The happy part about this is that, given the opportunity, the hands will nearly always do just about as they should.  We do so many things with the hands in the natural course of living that they are exceedingly well trained…

…I believe that, basically, this grip will be a good one for nearly all golfers.  But there is a point to remember: I play and/or practice golf about three hundred days in the year, and the days I do not play or practice I exercise my hands for a few minutes with a gripping device.  Thus I keep my left hand pretty strong, almost certainly somewhat stronger than that of the average golfer…”


So there you go – the hands aren’t just dummy clamps to sling the club around all loose and oily.  They have strength which can be activated to impose your will on the golf club and, in turn, the golf ball.
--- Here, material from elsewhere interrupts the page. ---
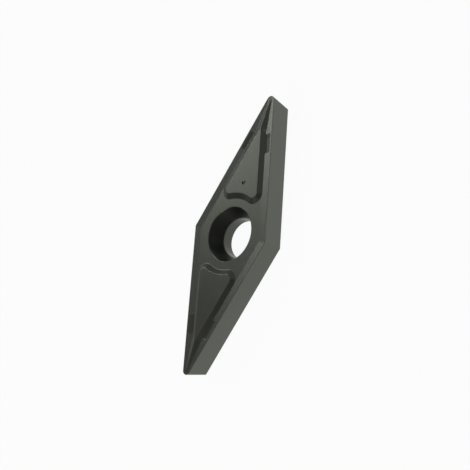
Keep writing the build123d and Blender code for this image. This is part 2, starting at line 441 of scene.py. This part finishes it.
def noiseAround(tree, place, size, detail):
    # noise of a given size in millimetres, about 0
    made = node(tree, "TexNoise", {"noise_dimensions": "3D"}, Vector=place, Detail=detail,
                Scale=maths(tree, "DIVIDE", 1.0, size), Roughness=carbide["noiseRoughness"])
    return maths(tree, "SUBTRACT", made.outputs["Fac"], 0.5)


def pressedGrain():
    # sintered skin: fine grain, slow mottling and a few shallow pits
    tree, given, out = newGroup(
        "pressedGrain",
        ["Grain size", "Grain contrast", "Mottle size", "Mottle contrast", "Pit size", "Pit share"],
        ["Shade", "Mottle", "Grain", "Pits"],
    )
    place = scaled(tree, node(tree, "TexCoord").outputs["Object"], perMetre)
    grain = noiseAround(tree, place, given["Grain size"], 3.0)
    mottle = noiseAround(tree, place, given["Mottle size"], 2.0)
    pitNoise = noiseAround(tree, place, given["Pit size"], 1.0)
    # a pit starts where its noise passes an edge, which comes down as the share goes up
    highest, perShare, steepness = 0.27, 0.8, 12.0
    edge = maths(tree, "SUBTRACT", highest, maths(tree, "MULTIPLY", given["Pit share"], perShare))
    pits = maths(tree, "MULTIPLY", maths(tree, "SUBTRACT", pitNoise, edge), steepness)
    pits = node(tree, "Clamp", Value=pits).outputs[0]
    shade = maths(tree, "ADD", maths(tree, "MULTIPLY", grain, given["Grain contrast"]),
                  maths(tree, "MULTIPLY", mottle, given["Mottle contrast"]))
    shade = maths(tree, "MULTIPLY_ADD", shade, 2.0, 1.0)
    for value, name in ((shade, "Shade"), (mottle, "Mottle"), (grain, "Grain"), (pits, "Pits")):
        tree.links.new(value, out[name])
    return tree


def groundLines():
    # fine lines along the flat map, a long way apart along u and close together along v
    tree, given, out = newGroup("groundLines", ["Spacing", "Length", "Mask"], ["Lines"])
    parts = node(tree, "SeparateXYZ", Vector=node(tree, "UVMap", {"uv_map": "millimetres"}).outputs[0])
    place = node(tree, "CombineXYZ", X=maths(tree, "DIVIDE", parts.outputs["X"], given["Length"]),
                 Y=maths(tree, "DIVIDE", parts.outputs["Y"], given["Spacing"]))
    lines = noiseAround(tree, place.outputs[0], 1.0, 2.0)
    tree.links.new(maths(tree, "MULTIPLY", lines, given["Mask"]), out["Lines"])
    return tree


def carbideMaterial():
    material = bpy.data.materials.new("sinteredCarbide")
    material.use_nodes = True
    tree = material.node_tree
    shader = tree.nodes["Principled BSDF"]
    shader.inputs["Metallic"].default_value = 1.0
    ground, honed, bore = (node(tree, "Attribute", {"attribute_name": name}).outputs["Fac"]
                           for name in ("ground", "honed", "bore"))
    grain = node(tree, "Group", {"node_tree": pressedGrain()})
    for name, key in (("Grain size", "grainSize"), ("Grain contrast", "grainContrast"),
                      ("Mottle size", "mottleSize"), ("Mottle contrast", "mottleContrast"),
                      ("Pit size", "pitSize"), ("Pit share", "pitShare")):
        grain.inputs[name].default_value = carbide[key]
    lines = node(tree, "Group", {"node_tree": groundLines()}, Mask=ground,
                 Spacing=carbide["lineSpacing"], Length=carbide["lineLength"]).outputs["Lines"]

    shade = maths(tree, "MULTIPLY_ADD", lines, carbide["lineContrast"], grain.outputs["Shade"])
    pits = maths(tree, "MULTIPLY", grain.outputs["Pits"], maths(tree, "SUBTRACT", 1.0, ground))
    # pits darken the pressed skin; the honed edge is lightened as a painted highlight and the bore darkened
    # as painted shade
    for mask, change in ((pits, -carbide["pitDarkening"]), (honed, carbide["honePaintedHighlight"]),
                         (bore, -carbide["borePaintedShade"])):
        shade = maths(tree, "MULTIPLY", shade, maths(tree, "MULTIPLY_ADD", mask, change, 1.0))
    tree.links.new(scaled(tree, carbide["colour"], shade), shader.inputs["Base Color"])

    roughness = carbide["roughness"]
    for change, reach in ((grain.outputs["Mottle"], carbide["mottleRoughness"] * 2),
                          (grain.outputs["Grain"], carbide["grainRoughness"] * 2),
                          (ground, carbide["groundRoughness"])):
        roughness = maths(tree, "MULTIPLY_ADD", change, reach, roughness)
    tree.links.new(roughness, shader.inputs["Roughness"])

    height = maths(tree, "MULTIPLY", grain.outputs["Grain"], carbide["grainRise"])
    height = maths(tree, "MULTIPLY_ADD", lines, carbide["lineRise"], height)
    bump = node(tree, "Bump", Height=height, Distance=1 / perMetre)
    tree.links.new(bump.outputs[0], shader.inputs["Normal"])
    return material


piece = buildInsert()
piece.data.materials.append(carbideMaterial())
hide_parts("insert")
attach(piece, "root")
print("insert made and finished")

studio = {   # direction from the insert, side of the square in metres, radiance
    "softBox": ((0.20, 0.775, 0.60), 0.06, 3.62),
    "secondBox": ((0.30, 0.742, 0.60), 0.06, 3.32),
    "lowerPanel": ((0.00, 0.985, 0.174), 0.26, 0.42),
    "upperPanel": ((0.00, 0.423, 0.906), 0.16, 0.36),
    "rightLamp": ((0.908, 0.330, 0.259), 0.16, 2.77),
    "leftLamp": ((-0.819, 0.00, 0.574), 0.16, 3.91),
    "topFill": ((0.50, 0.00, 0.866), 0.16, 0.26),
}
surroundings = {   # lengths in metres
    "lampDistance": 0.3, "worldGrey": 0.11,
    "floorSide": 2.0, "floorDrop": 0.00001, "floorColour": (0.95, 0.95, 0.95, 1), "floorWhite": 0.95,
}


def areaLight(name, direction, side, radiance):
    data = bpy.data.lights.new(name, "AREA")
    data.shape, data.size = "SQUARE", side
    data.energy = radiance * math.pi * side * side
    light = bpy.data.objects.new(name, data)
    bpy.context.scene.collection.objects.link(light)
    towards = Vector(direction).normalized()
    light.location = towards * surroundings["lampDistance"]
    light.rotation_mode = "QUATERNION"
    light.rotation_quaternion = towards.to_track_quat("Z", "Y")


def layFloor():
    # white for the camera and in reflections, with a share of plain lit floor that keeps the shadow
    half, z = surroundings["floorSide"] / 2, -surroundings["floorDrop"]
    corners = [(x * half, y * half, z) for x, y in ((-1, -1), (1, -1), (1, 1), (-1, 1))]
    mesh = bpy.data.meshes.new("floor")
    mesh.from_pydata(corners, [], [(0, 1, 2, 3)])
    floor = bpy.data.objects.new("floor", mesh)
    bpy.context.scene.collection.objects.link(floor)
    material = bpy.data.materials.new("paleFloor")
    material.use_nodes = True
    tree = material.node_tree
    tree.nodes.clear()
    path = node(tree, "LightPath").outputs
    seen = path["Is Camera Ray"]
    for name in ("Is Glossy Ray", "Is Transmission Ray"):
        seen = maths(tree, "MAXIMUM", seen, path[name])
    share = maths(tree, "MULTIPLY", seen, surroundings["floorWhite"])
    lit = node(tree, "BsdfDiffuse", Color=surroundings["floorColour"])
    white = node(tree, "Emission", Color=(1, 1, 1, 1), Strength=1.0)
    mixed = node(tree, "MixShader", _0=share, _1=lit.outputs[0], _2=white.outputs[0])
    node(tree, "OutputMaterial", Surface=mixed.outputs[0])
    mesh.materials.append(material)


for name, (direction, side, radiance) in studio.items():
    areaLight(name, direction, side, radiance)

world = bpy.data.worlds.new("studioRoom")
bpy.context.scene.world = world
world.use_nodes = True
world.node_tree.nodes["Background"].inputs["Color"].default_value = (surroundings["worldGrey"],) * 3 + (1,)

layFloor()
print("floor and lamps placed")

photoView = {   # the photograph's place in millimetres, and its directions
    "lens": 61.211, "sensorWidth": 36, "clipStart": 0.001, "place": (-4.0737, -46.6135, 50.3828),
    "across": (0.29596614, -0.70302243, -0.64665563),
    "down": (-0.95321839, -0.17381126, -0.24731425),
    "ahead": (0.06147143, 0.68960069, -0.72157616),
}

cameraData = bpy.data.cameras.new("camera")
cameraData.sensor_width = photoView["sensorWidth"]
cameraData.lens = photoView["lens"]
cameraData.clip_start = photoView["clipStart"]
camera = bpy.data.objects.new("camera", cameraData)
bpy.context.scene.collection.objects.link(camera)
across, down, ahead = (Vector(photoView[name]) for name in ("across", "down", "ahead"))
turn = Matrix((across, -down, -ahead)).transposed()
camera.matrix_world = Matrix.Translation(Vector(photoView["place"]) / perMetre) @ turn.to_4x4()
bpy.context.scene.camera = camera
bpy.context.scene.view_settings.view_transform = "Standard"

print("scene ready")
And how strong were the all time greats?  Let’s have a look at Hogan’s hands first:

From an old Sevam1 blog post:


” ‘I just shook a hand that felt like five bands of steel” (Ted Williams upon meeting Ben Hogan in 1951)’
If Williams said that I can’t imagine how strong Hogan’s hands must have been. It is interesting to me that both Williams and Hogan (the best hitter in baseball and the best ballstriker in golf) exercised their hands in the same manner by incessantly squeezing balls and that they both used the same basic stance. Back foot square forward foot flared. In Follow The Sun the first thing Hogan works on after the accident is hand strength, basically because it was the only thing he could work on while in bed recovering from the rest of his injuries, but nonetheless he did it. Ken Venturi described Hogan as a ‘hands and hips player’ and I think that in many ways that is accurate…”


Looking at the pictures – those things were like gorilla paws!  And the Life Magazine pictures where he supposedly reveals The Secret, we can see that it’s not just his hands that are strong – he’s got wrists that look like lead pipes.

Since my wife doesn’t play golf, I asked her to hold the camera while I tried to mimic the Life images above.  Compare my hands to Hogan’s…who do you think would win an arm-wrestling match?

Hand Strength Challenge Winner: Mr. Hogan!

2nd Place: Riley

OK so I can’t beat Hogan but he was a 5’8” ball of muscle.  Maybe I’ll have better luck against the Black Knight?  Here he is in his prime:

Two drivers!?  That’s not fair Gary…  But back then he was notorious for working out constantly.  He never ate fat or sugar and could do about a million situps in a row.  Maybe a more fair challenge would be me vs. Player in his senior years.

OK there we go!  Two mid irons is impressive but I’m a grown man in good health.  Surely I can match the old man.  Let me just start with one for a quick warmup…


Hand Strength Challenge Winner: Mr. Player!

2nd Place: Riley

Ok I admit defeat.  These dudes were strong and there is no doubt that they put their strength to use.  Don’t treat those hands as wimpy little hinges – compress and control your golf ball!